CUDA Driver Version / Runtime Version 4.10 / 4.0
CUDA Capability Major/Minor version number: 1.3
Total amount of global memory: 896 MBytes (939327488 bytes)
(30) Multiprocessors x ( 8) CUDA Cores/MP: 240 CUDA Cores
GPU Clock Speed: 1.24 GHz
Memory Clock rate: 999.00 Mhz
Memory Bus Width: 448-bit
Max Texture Dimension Size (x,y,z) 1D=(8192), 2D=(65536,32768), 3D=(2048,2048,2048)
Max Layered Texture Size (dim) x layers 1D=(8192) x 512, 2D=(8192,8192) x 512
Total amount of constant memory: 65536 bytes
Total amount of shared memory per block: 16384 bytes
Total number of registers available per block: 16384
Warp size: 32
Maximum number of threads per block: 512
Maximum sizes of each dimension of a block: 512 x 512 x 64
Maximum sizes of each dimension of a grid: 65535 x 65535 x 1
Maximum memory pitch: 2147483647 bytes
Texture alignment: 256 bytes
Concurrent copy and execution: Yes with 1 copy engine(s)
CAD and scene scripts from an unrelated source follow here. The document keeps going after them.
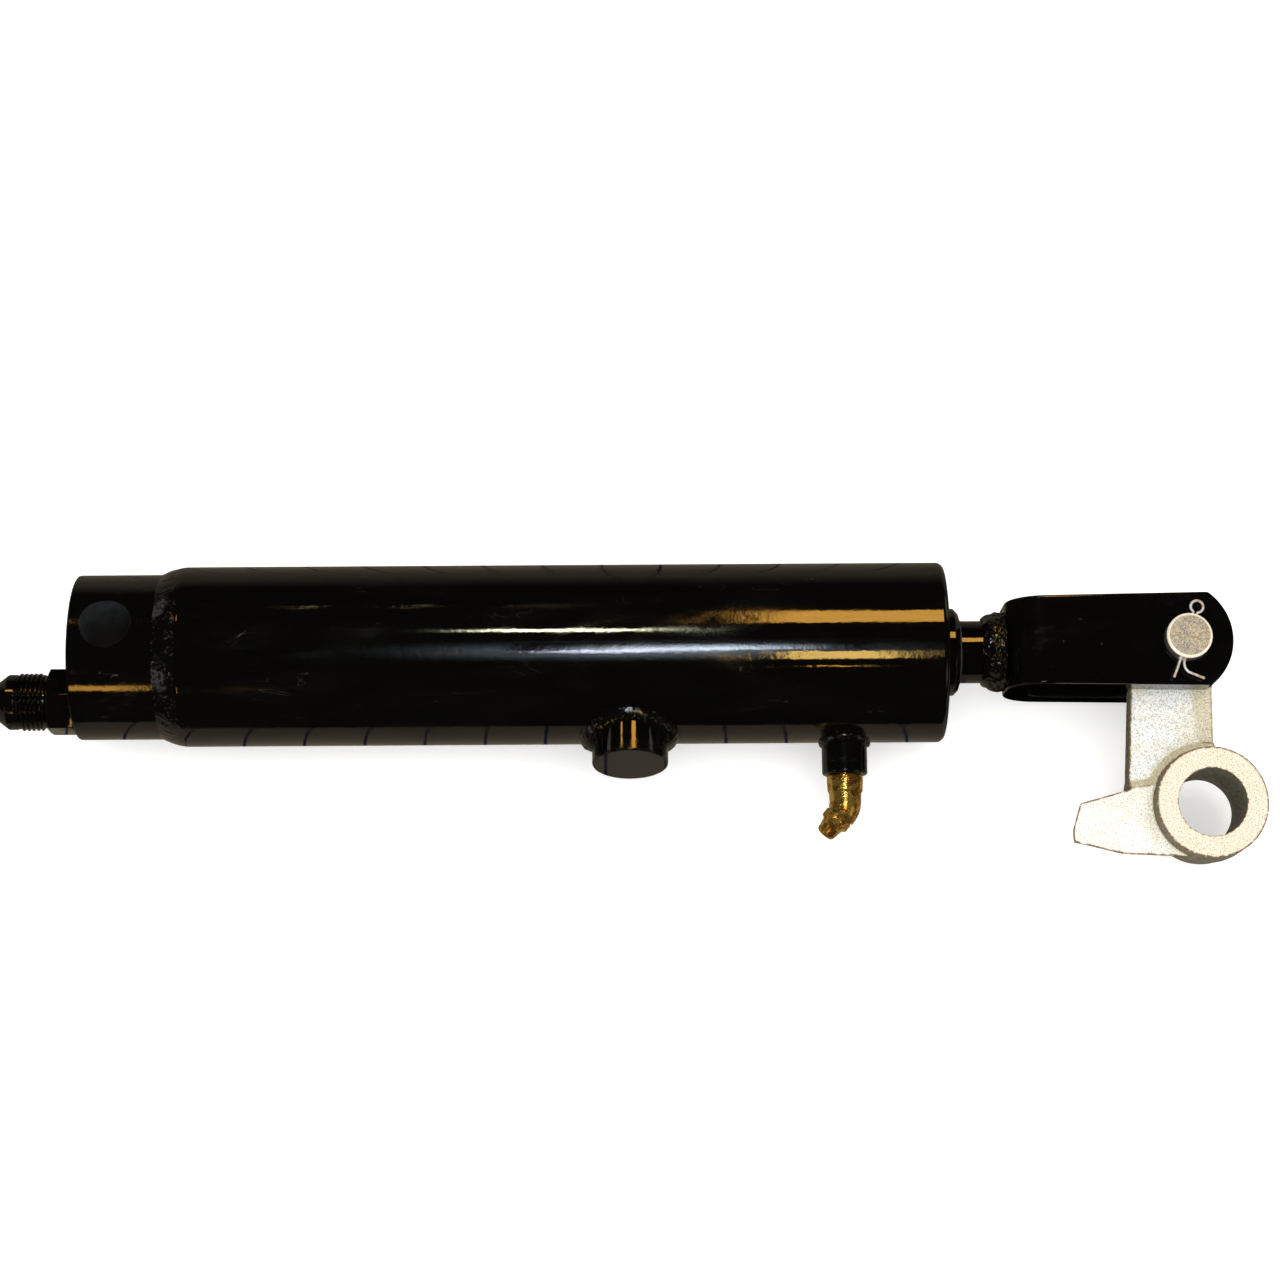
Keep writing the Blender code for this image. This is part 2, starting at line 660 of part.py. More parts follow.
def make_gland_seals(barrel):
    inner = ROD_R + GAP
    ring("rod_wear_ring", 338.3 * MM, 347.7 * MM, inner, 15.3 * MM, barrel, BEARING_PLASTIC)
    seal = [
        (353.3 * MM, inner),
        (359.7 * MM, inner + 0.3 * MM),
        (359.7 * MM, 17.3 * MM),
        (353.3 * MM, 17.3 * MM),
        (353.3 * MM, 16.4 * MM),
        (356.0 * MM, 15.4 * MM),
        (353.3 * MM, 14.4 * MM),
    ]
    turned("rod_seal", seal, barrel, POLYURETHANE, RING_SIDES)
    wiper = [
        (365.9 * MM, inner + 0.5 * MM),
        (369.7 * MM, inner + 0.5 * MM),
        (372.6 * MM, inner),
        (372.6 * MM, 14.1 * MM),
        (369.7 * MM, 14.5 * MM),
        (369.7 * MM, 16.3 * MM),
        (365.9 * MM, 16.3 * MM),
    ]
    turned("rod_wiper", wiper, barrel, RUBBER, RING_SIDES)
    o_ring("gland_o_ring", 335.2 * MM, 29.95 * MM, 1.35 * MM, barrel)
    backup = (336.85 * MM, 338.2 * MM, 28.6 * MM, 31.4 * MM)
    ring("gland_backup_ring", *backup, barrel, BEARING_PLASTIC)


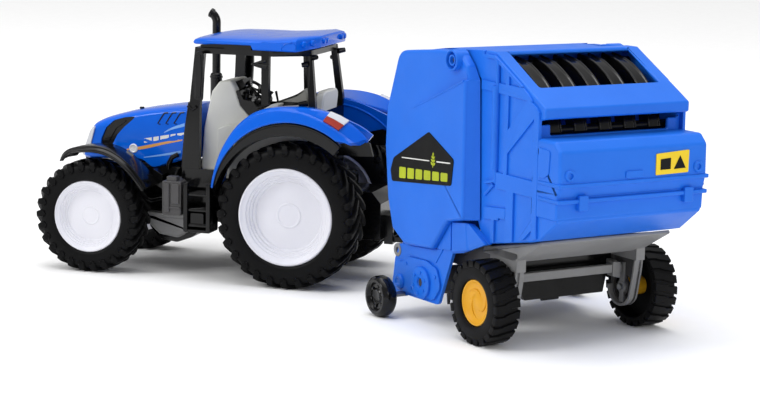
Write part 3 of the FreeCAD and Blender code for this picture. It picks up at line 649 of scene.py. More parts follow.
def hood_cuts():
    """Side-view outline of the intake wedge, and the paths of the hooked slots behind it."""
    intake = rounded([(-98.6, 84.2), (-106, 83.2), (-112.6, 81.2), (-117.6, 76.7), (-120.4, 70.5),
                      (-120.8, 66.6), (-113.4, 66.8), (-110.1, 73.4), (-106, 77.9)], 0.8)
    slots = []
    for index in range(SLOT_COUNT):
        y, z = -85.4 + SLOT_PITCH * index, 81 + 0.35 * index
        slots.append([(y + 1.6, z - 0.3), (y, z), (y + 2, z + 3.3), (y + 3.8, z + 6), (y + 6, z + 6.3)])
    return intake, slots


def hood_side(y, z):
    """Half width of the hood's side at a place."""
    half, low, crease, _ = between(sorted(HOOD_RIBS), y)
    part = max(0, min(1, (z - low) / (crease - low)))
    return half * (1 - 0.07 * part ** 1.6)


def hood():
    """The hood, its carved side intakes with their liners, its slots drawn as thin black strokes of painted
    shade, and the catch on top.
    """
    shell = piece("hood_shell", "tractor_blue", [skin([hood_rib(*row) for row in smooth(HOOD_RIBS, 53)])],
                  "tractor", nodes=("hood",), angle=38)
    intake, slots = hood_cuts()
    for side_name, side in SIDES.items():
        carved(shell, sided(side, [prism("side", intake, 14.6, 24)]), TRACTOR, f"hood_cutter_{side_name}")
    ridge = rounded([(-104, 82), (-112, 79.6), (-116.6, 75), (-118.6, 69.4), (-116, 69.2),
                     (-111.6, 76.6)], 0.8)
    liners = [prism("side", intake, 12.4, 15), prism("side", ridge, 14.6, 15.8)]
    # The slot strokes are black tubes standing on the hood face: painted shade in place of carved grooves.
    liners += [tube([(hood_side(y, z) - 0.05, y, z) for y, z in slot], 0.42, 8) for slot in slots]
    side_pieces("side_grille_*", "black_plastic", liners, "tractor", node="side_grilles", bevel=0.1)
    knob = [disc("plan", (4, -101), 1.1, 85, 87.4, 16), disc("plan", (4, -101), 1.4, 87.2, 88, 16)]
    piece("hood_catch", "black_plastic", knob, "tractor", bevel=0.2)


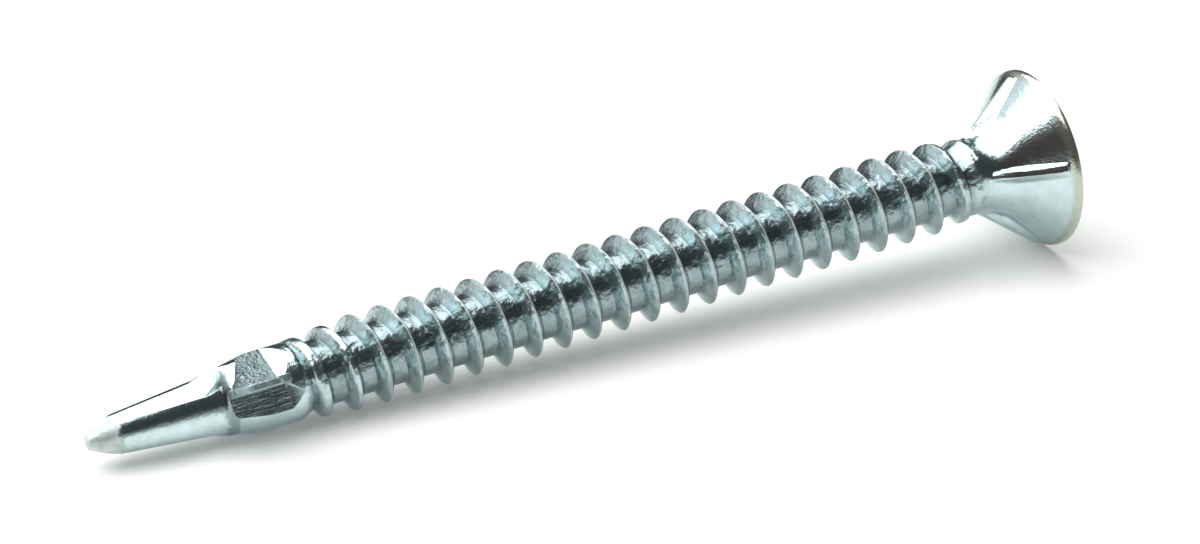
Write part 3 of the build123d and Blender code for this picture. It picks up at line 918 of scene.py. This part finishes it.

Run time limit on kernels: No
Integrated GPU sharing Host Memory: No
Support host page-locked memory mapping: Yes
Concurrent kernel execution: No
Alignment requirement for Surfaces: Yes
Device has ECC support enabled: No
Device is using TCC driver mode: No
Device supports Unified Addressing (UVA): No
Device PCI Bus ID / PCI location ID: 4 / 0
Compute Mode:
< Default (multiple host threads can use ::cudaSetDevice() with device simultaneously) >
Device 1: "GeForce GTX 295"
CUDA Driver Version / Runtime Version 4.10 / 4.0
CUDA Capability Major/Minor version number: 1.3
Total amount of global memory: 895 MBytes (938803200 bytes)
(30) Multiprocessors x ( 8) CUDA Cores/MP: 240 CUDA Cores
GPU Clock Speed: 1.24 GHz
Memory Clock rate: 999.00 Mhz
Memory Bus Width: 448-bit
Max Texture Dimension Size (x,y,z) 1D=(8192), 2D=(65536,32768), 3D=(2048,2048,2048)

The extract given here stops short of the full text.